Task instructions
Copy out each line exactly as it appears.

Collected material
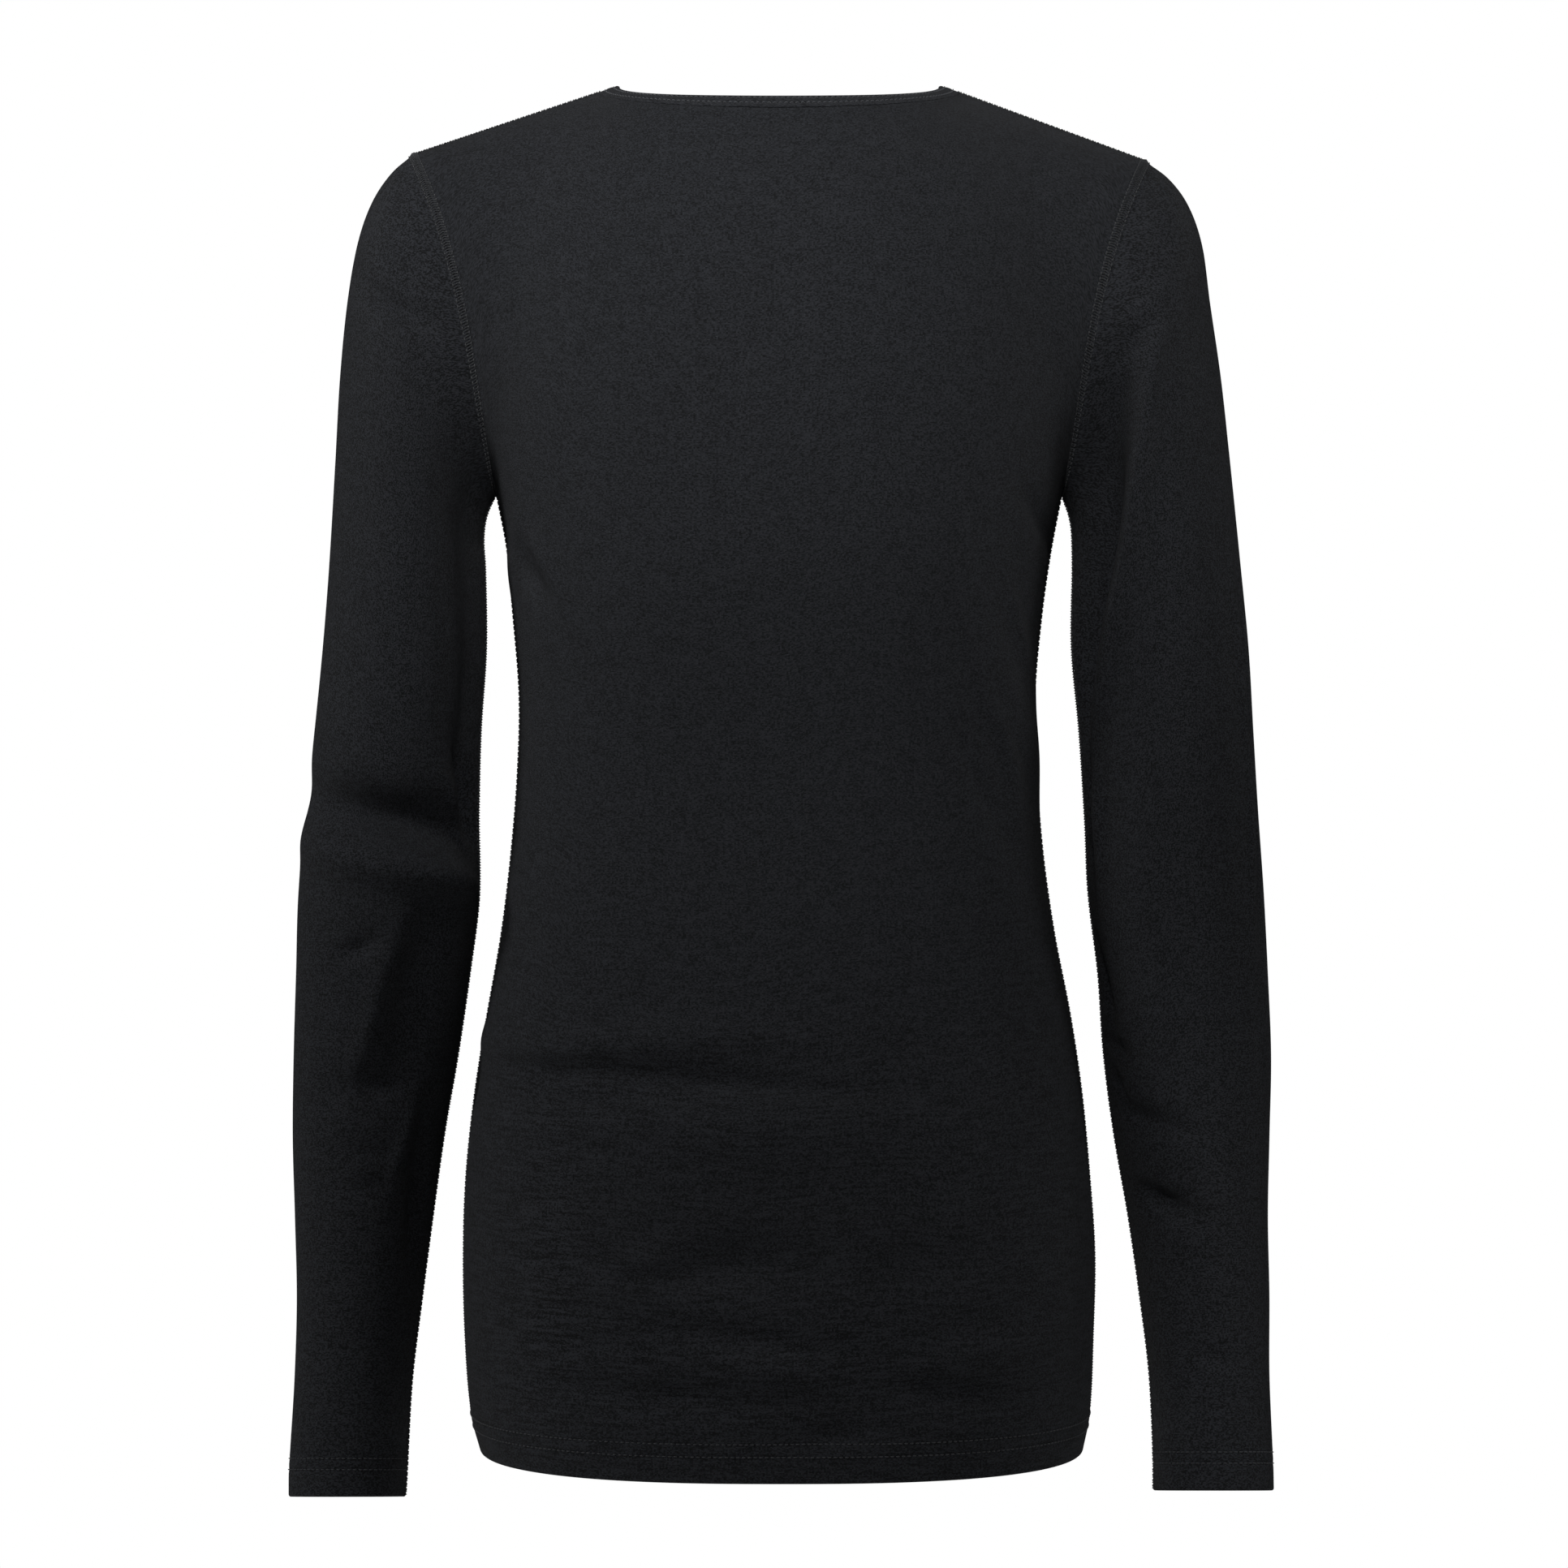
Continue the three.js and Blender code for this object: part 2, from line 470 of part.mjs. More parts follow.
// Neck binding: a narrow band that carries the body on past the neck seam to the open edge of the neck
function binding() {
  const { width, proud, wall, round } = BINDING;
  const profile = [
    { up: SEAM_GAP, out: proud },
    { up: width - round, out: proud },
    { up: width, out: proud - round },
    { up: width, out: proud - wall + round },
    { up: width - round, out: proud - wall },
    { up: SEAM_GAP, out: proud - wall },
  ];
  const quarter = NECK_COLUMNS;
  const stations = Array.from({ length: 4 * quarter }, (_, i) => (i / quarter) * RIGHT_ANGLE);
  const rings = profile.map(({ up, out }) =>
    stations.map((turn) => {
      const side = turn < Math.PI ? -1 : 1;
      const angle = side < 0 ? turn : 2 * Math.PI - turn;
      const lean = side < 0 ? NECK_LEAN.back : NECK_LEAN.front;
      const middle = Math.sin(angle) ** 2;
      const [run, fall] = [SHOULDER_TIP.x - NECK_SEAM.halfWidth, NECK_SEAM.sideZ - SHOULDER_TIP.leftZ];
      const slope = Math.hypot(run, fall);
      const inward = mix(run / slope, lean.inward, middle);
      const rise = mix(fall / slope, lean.up, middle);
      const radial = vector(Math.cos(angle), side * Math.sin(angle), 0);
      const upward = radial.clone().multiplyScalar(-inward).setZ(rise).normalize();
      const outward = radial.clone().multiplyScalar(rise).setZ(inward).normalize();
      return neckSeamPoint(side, angle).addScaledVector(upward, up).addScaledVector(outward, out);
    }),
  );
  return tubeGeometry(rings);
}

// A closed solid ring whose section is a polygon: each entry of rings is one corner carried round
function tubeGeometry(rings) {
  const count = rings[0].length;
  const positions = rings.flatMap((ring) => ring.flatMap((p) => [p.x, p.y, p.z]));
  const at = (corner, i) => (corner % rings.length) * count + (i % count);
  const index = [];
  for (let corner = 0; corner < rings.length; corner += 1) {
    for (let i = 0; i < count; i += 1) {
      const [a, b, c, d] = [at(corner, i), at(corner + 1, i), at(corner + 1, i + 1), at(corner, i + 1)];
      index.push(a, b, c, a, c, d);
    }
  }
  const geometry = new THREE.BufferGeometry();
  geometry.setAttribute("position", new THREE.Float32BufferAttribute(positions, 3));
  geometry.setIndex(index);
  geometry.computeVertexNormals();
  return geometry;
}

// Near-black wool jersey, a little duller on the binding, where the knit lies crosswise
const jersey = new THREE.MeshStandardMaterial({ color: 0x1b1c1e, roughness: 0.9, metalness: 0 });
const bindingJersey = new THREE.MeshStandardMaterial({ color: 0x1a1b1d, roughness: 0.92, metalness: 0 });

function named(name, geometry, material) {
  const mesh = new THREE.Mesh(geometry, material);
  mesh.name = name;
  return mesh;
}

const top = new THREE.Group();
top.add(
  named("back_panel", panel(-1, BACK_FOLDS), jersey),
  named("front_panel", panel(1, FRONT_FOLDS), jersey),
  named("sleeve_left", sleeve(-1, LEFT_SLEEVE_FOLDS), jersey),
  named("sleeve_right", sleeve(1, RIGHT_SLEEVE_FOLDS), jersey),
  named("neck_binding", binding(), bindingJersey),
);
export default top;
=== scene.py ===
import math

import bpy
import numpy as np
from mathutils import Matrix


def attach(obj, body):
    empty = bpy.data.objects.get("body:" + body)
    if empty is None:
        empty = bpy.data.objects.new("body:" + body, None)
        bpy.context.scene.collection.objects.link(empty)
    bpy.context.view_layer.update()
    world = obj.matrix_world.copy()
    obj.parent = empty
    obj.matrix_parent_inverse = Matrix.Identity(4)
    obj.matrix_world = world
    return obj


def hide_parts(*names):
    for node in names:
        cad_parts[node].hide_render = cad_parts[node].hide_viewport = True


# A woman's long-sleeved base layer top in thin black wool jersey, seen from behind and filled out as if worn.
# Sizes are in millimetres, and meshes are made in metres. The back of the top faces -Y, and left is the
# wearer's.
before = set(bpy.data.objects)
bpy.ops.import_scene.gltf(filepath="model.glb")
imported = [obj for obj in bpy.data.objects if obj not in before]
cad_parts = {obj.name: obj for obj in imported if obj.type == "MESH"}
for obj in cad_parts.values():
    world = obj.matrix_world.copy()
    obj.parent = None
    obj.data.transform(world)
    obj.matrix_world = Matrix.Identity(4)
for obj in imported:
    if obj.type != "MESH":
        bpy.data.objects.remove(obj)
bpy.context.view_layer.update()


# Back and front panels
# Two pieces of fine single jersey, their wales running up the body, sewn at the shoulders and sides. The
# lower edge is turned up once to the inside and held by two rows of stitching.
CLOTH_WALL = 1.2
HEM_WALL = 2.2
HEM_Z = -650
HEM_SIDE_RISE = 3.5  # the hem climbs this much towards the side seams
HEM_RISE_REACH = 150
HEM_ROWS = (12.4, 18.2)  # the two needle rows, measured up from the edge
TURN_UP = 19.2
UNDERARM = {"x": 134.2, "z": -193}
SHOULDER_TIP = {"x": 174, "left_z": -33, "right_z": -36}
NECK_SEAM = {
    "half_width": 84.5,
    "side_z": -3,
    "back": 67,
    "back_z": -18.3,
    "front": 72,
    "front_z": -84,
    "fall": 1.3,
}
NECK_LEAN = {"back": (0.77, 0.64, 120), "front": (0.5, 0.86, 90)}  # inward, up and pull
ARMHOLE = {"half_depth": 50, "bow": 7, "bow_lean": 0.5, "lean_low": 0.05, "lean_high": 0.35}
FULLNESS = {"back": 2.5, "front": 2.3}
NECK_SHARE = 0.6  # the neck seam takes this much of a panel's upper edge
ELLIPSE_PULL = 1.66
SHOULDER_PITCH = {"neck": 0.228, "tip": 0.05}  # how steeply the back climbs into the shoulder seam
ROW_SAG = 2
ARMHOLE_REACH = 2.4
SEAM_STEPS = (0, 1, 2.1, 3.2, 4.6, 6.6)  # points lie closer beside a seam, at these distances from it
NEEDLE_STEP = 2  # the place in SEAM_STEPS of the needle rows
HEM_STEPS = (0, 0.2, 0.6, 1.2, 2.4, 5, 8, 10.8, 11.8, 12.4, 13, 13.8, 15.4, 17.4, 18.2, 19, 20, 21, 22.2)
LOWER_ROWS = 156
UPPER_ROWS = 66
SHOULDER_COLUMNS = 30
NECK_COLUMNS = 96
FINE_POINTS = {"shoulder": 240, "neck": 481, "climb": 241}  # sampled before the points are respaced
SEAM_RIDGE = 0.45  # the cloth edges lie over each other along a seam
SEAM_FADE = (1.8, 3.6)  # the ridge ends between these distances from the seam
NEEDLE_PULL = 0.25
SEAM_NEEDLE_REACH = 0.55
HEM_NEEDLE_REACH = 0.7
HEM_RIDGE = 0.12  # the cloth stands out this much where it is doubled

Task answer
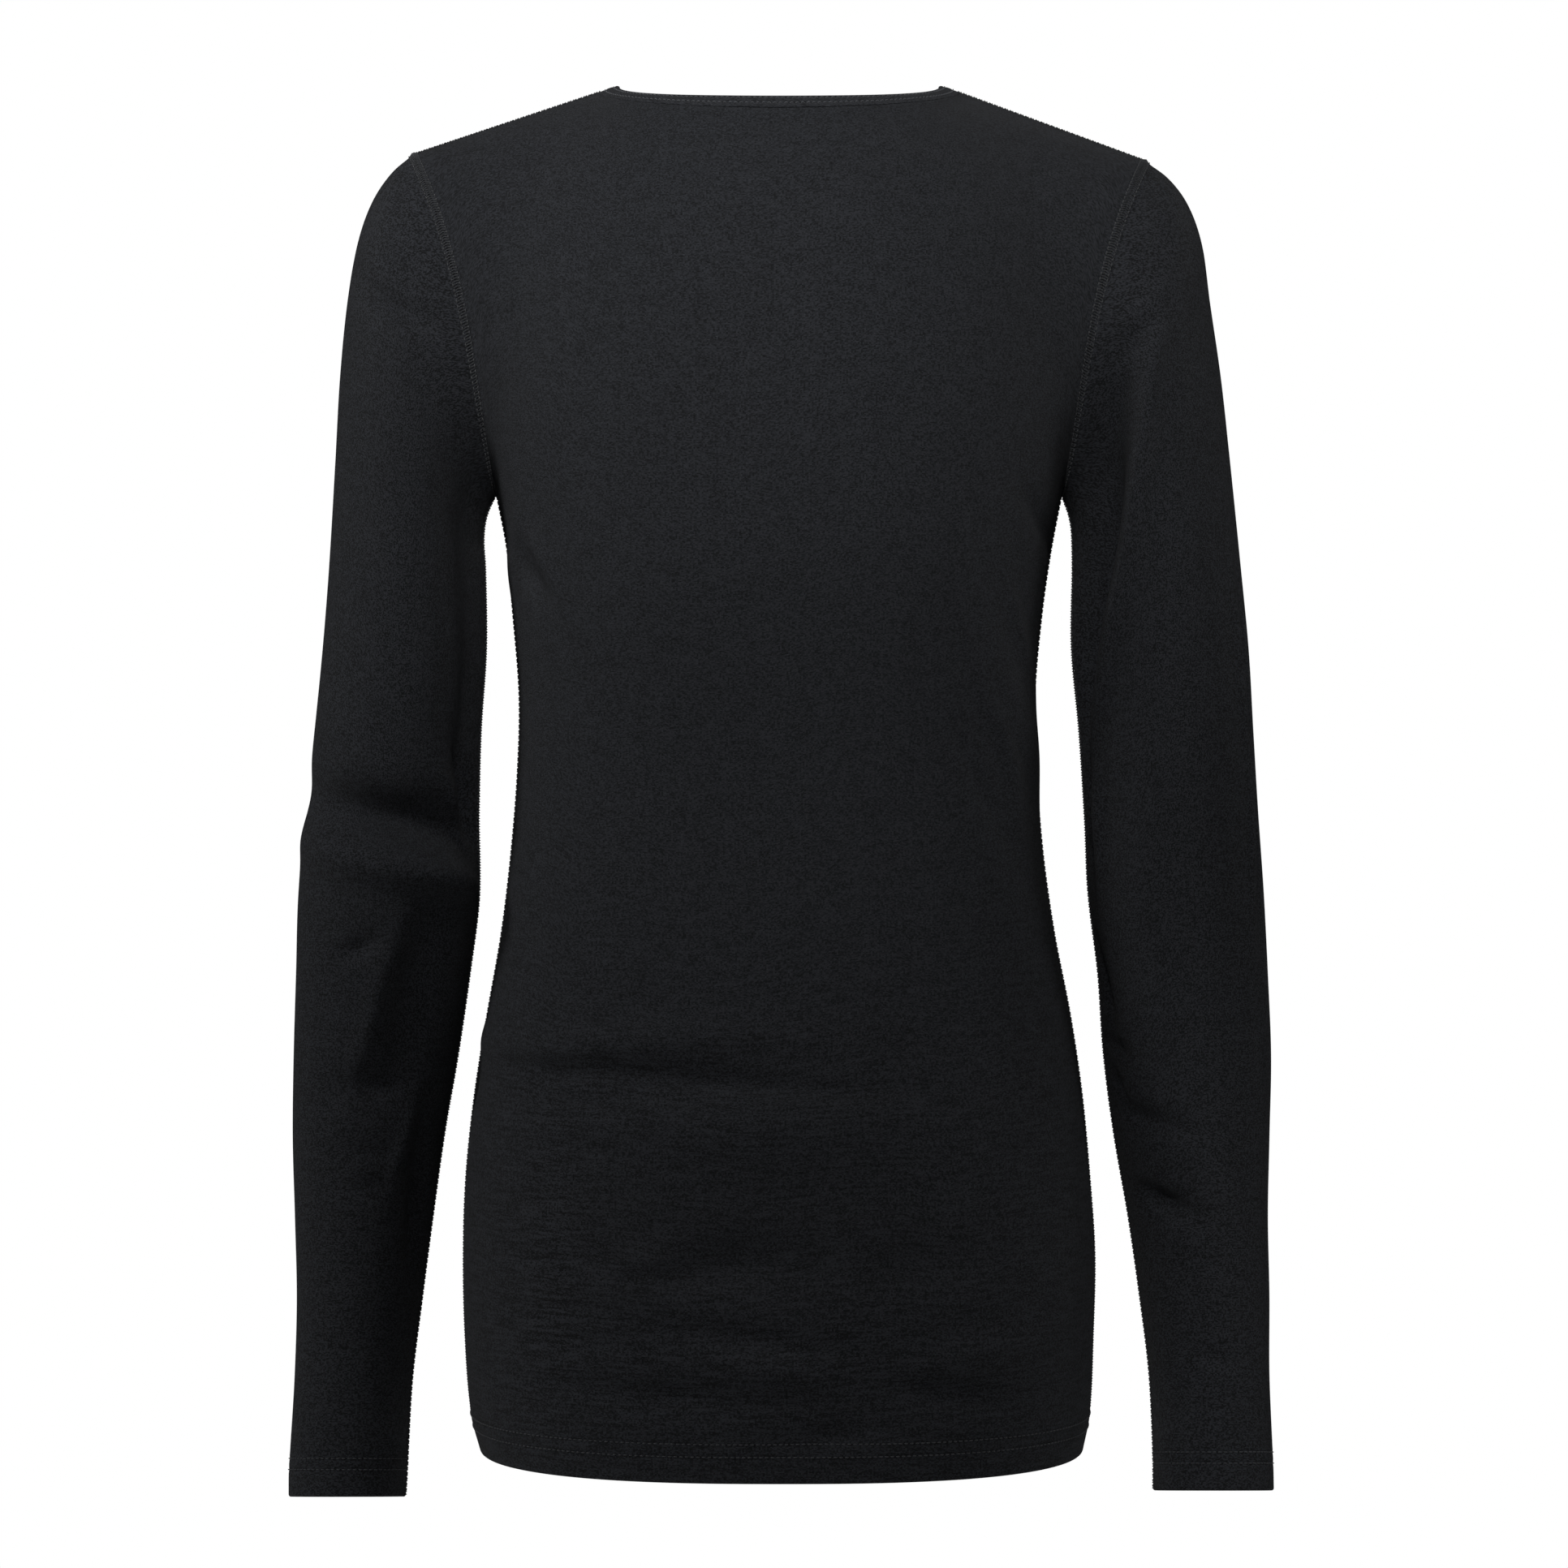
Continue the three.js and Blender code for this object: part 2, from line 470 of part.mjs. More parts follow.
// Neck binding: a narrow band that carries the body on past the neck seam to the open edge of the neck
function binding() {
  const { width, proud, wall, round } = BINDING;
  const profile = [
    { up: SEAM_GAP, out: proud },
    { up: width - round, out: proud },
    { up: width, out: proud - round },
    { up: width, out: proud - wall + round },
    { up: width - round, out: proud - wall },
    { up: SEAM_GAP, out: proud - wall },
  ];
  const quarter = NECK_COLUMNS;
  const stations = Array.from({ length: 4 * quarter }, (_, i) => (i / quarter) * RIGHT_ANGLE);
  const rings = profile.map(({ up, out }) =>
    stations.map((turn) => {
      const side = turn < Math.PI ? -1 : 1;
      const angle = side < 0 ? turn : 2 * Math.PI - turn;
      const lean = side < 0 ? NECK_LEAN.back : NECK_LEAN.front;
      const middle = Math.sin(angle) ** 2;
      const [run, fall] = [SHOULDER_TIP.x - NECK_SEAM.halfWidth, NECK_SEAM.sideZ - SHOULDER_TIP.leftZ];
      const slope = Math.hypot(run, fall);
      const inward = mix(run / slope, lean.inward, middle);
      const rise = mix(fall / slope, lean.up, middle);
      const radial = vector(Math.cos(angle), side * Math.sin(angle), 0);
      const upward = radial.clone().multiplyScalar(-inward).setZ(rise).normalize();
      const outward = radial.clone().multiplyScalar(rise).setZ(inward).normalize();
      return neckSeamPoint(side, angle).addScaledVector(upward, up).addScaledVector(outward, out);
    }),
  );
  return tubeGeometry(rings);
}

// A closed solid ring whose section is a polygon: each entry of rings is one corner carried round
function tubeGeometry(rings) {
  const count = rings[0].length;
  const positions = rings.flatMap((ring) => ring.flatMap((p) => [p.x, p.y, p.z]));
  const at = (corner, i) => (corner % rings.length) * count + (i % count);
  const index = [];
  for (let corner = 0; corner < rings.length; corner += 1) {
    for (let i = 0; i < count; i += 1) {
      const [a, b, c, d] = [at(corner, i), at(corner + 1, i), at(corner + 1, i + 1), at(corner, i + 1)];
      index.push(a, b, c, a, c, d);
    }
  }
  const geometry = new THREE.BufferGeometry();
  geometry.setAttribute("position", new THREE.Float32BufferAttribute(positions, 3));
  geometry.setIndex(index);
  geometry.computeVertexNormals();
  return geometry;
}

// Near-black wool jersey, a little duller on the binding, where the knit lies crosswise
const jersey = new THREE.MeshStandardMaterial({ color: 0x1b1c1e, roughness: 0.9, metalness: 0 });
const bindingJersey = new THREE.MeshStandardMaterial({ color: 0x1a1b1d, roughness: 0.92, metalness: 0 });

function named(name, geometry, material) {
  const mesh = new THREE.Mesh(geometry, material);
  mesh.name = name;
  return mesh;
}

const top = new THREE.Group();
top.add(
  named("back_panel", panel(-1, BACK_FOLDS), jersey),
  named("front_panel", panel(1, FRONT_FOLDS), jersey),
  named("sleeve_left", sleeve(-1, LEFT_SLEEVE_FOLDS), jersey),
  named("sleeve_right", sleeve(1, RIGHT_SLEEVE_FOLDS), jersey),
  named("neck_binding", binding(), bindingJersey),
);
export default top;
=== scene.py ===
import math

import bpy
import numpy as np
from mathutils import Matrix


def attach(obj, body):
    empty = bpy.data.objects.get("body:" + body)
    if empty is None:
        empty = bpy.data.objects.new("body:" + body, None)
        bpy.context.scene.collection.objects.link(empty)
    bpy.context.view_layer.update()
    world = obj.matrix_world.copy()
    obj.parent = empty
    obj.matrix_parent_inverse = Matrix.Identity(4)
    obj.matrix_world = world
    return obj


def hide_parts(*names):
    for node in names:
        cad_parts[node].hide_render = cad_parts[node].hide_viewport = True


# A woman's long-sleeved base layer top in thin black wool jersey, seen from behind and filled out as if worn.
# Sizes are in millimetres, and meshes are made in metres. The back of the top faces -Y, and left is the
# wearer's.
before = set(bpy.data.objects)
bpy.ops.import_scene.gltf(filepath="model.glb")
imported = [obj for obj in bpy.data.objects if obj not in before]
cad_parts = {obj.name: obj for obj in imported if obj.type == "MESH"}
for obj in cad_parts.values():
    world = obj.matrix_world.copy()
    obj.parent = None
    obj.data.transform(world)
    obj.matrix_world = Matrix.Identity(4)
for obj in imported:
    if obj.type != "MESH":
        bpy.data.objects.remove(obj)
bpy.context.view_layer.update()


# Back and front panels
# Two pieces of fine single jersey, their wales running up the body, sewn at the shoulders and sides. The
# lower edge is turned up once to the inside and held by two rows of stitching.
CLOTH_WALL = 1.2
HEM_WALL = 2.2
HEM_Z = -650
HEM_SIDE_RISE = 3.5  # the hem climbs this much towards the side seams
HEM_RISE_REACH = 150
HEM_ROWS = (12.4, 18.2)  # the two needle rows, measured up from the edge
TURN_UP = 19.2
UNDERARM = {"x": 134.2, "z": -193}
SHOULDER_TIP = {"x": 174, "left_z": -33, "right_z": -36}
NECK_SEAM = {
    "half_width": 84.5,
    "side_z": -3,
    "back": 67,
    "back_z": -18.3,
    "front": 72,
    "front_z": -84,
    "fall": 1.3,
}
NECK_LEAN = {"back": (0.77, 0.64, 120), "front": (0.5, 0.86, 90)}  # inward, up and pull
ARMHOLE = {"half_depth": 50, "bow": 7, "bow_lean": 0.5, "lean_low": 0.05, "lean_high": 0.35}
FULLNESS = {"back": 2.5, "front": 2.3}
NECK_SHARE = 0.6  # the neck seam takes this much of a panel's upper edge
ELLIPSE_PULL = 1.66
SHOULDER_PITCH = {"neck": 0.228, "tip": 0.05}  # how steeply the back climbs into the shoulder seam
ROW_SAG = 2
ARMHOLE_REACH = 2.4
SEAM_STEPS = (0, 1, 2.1, 3.2, 4.6, 6.6)  # points lie closer beside a seam, at these distances from it
NEEDLE_STEP = 2  # the place in SEAM_STEPS of the needle rows
HEM_STEPS = (0, 0.2, 0.6, 1.2, 2.4, 5, 8, 10.8, 11.8, 12.4, 13, 13.8, 15.4, 17.4, 18.2, 19, 20, 21, 22.2)
LOWER_ROWS = 156
UPPER_ROWS = 66
SHOULDER_COLUMNS = 30
NECK_COLUMNS = 96
FINE_POINTS = {"shoulder": 240, "neck": 481, "climb": 241}  # sampled before the points are respaced
SEAM_RIDGE = 0.45  # the cloth edges lie over each other along a seam
SEAM_FADE = (1.8, 3.6)  # the ridge ends between these distances from the seam
NEEDLE_PULL = 0.25
SEAM_NEEDLE_REACH = 0.55
HEM_NEEDLE_REACH = 0.7
HEM_RIDGE = 0.12  # the cloth stands out this much where it is doubled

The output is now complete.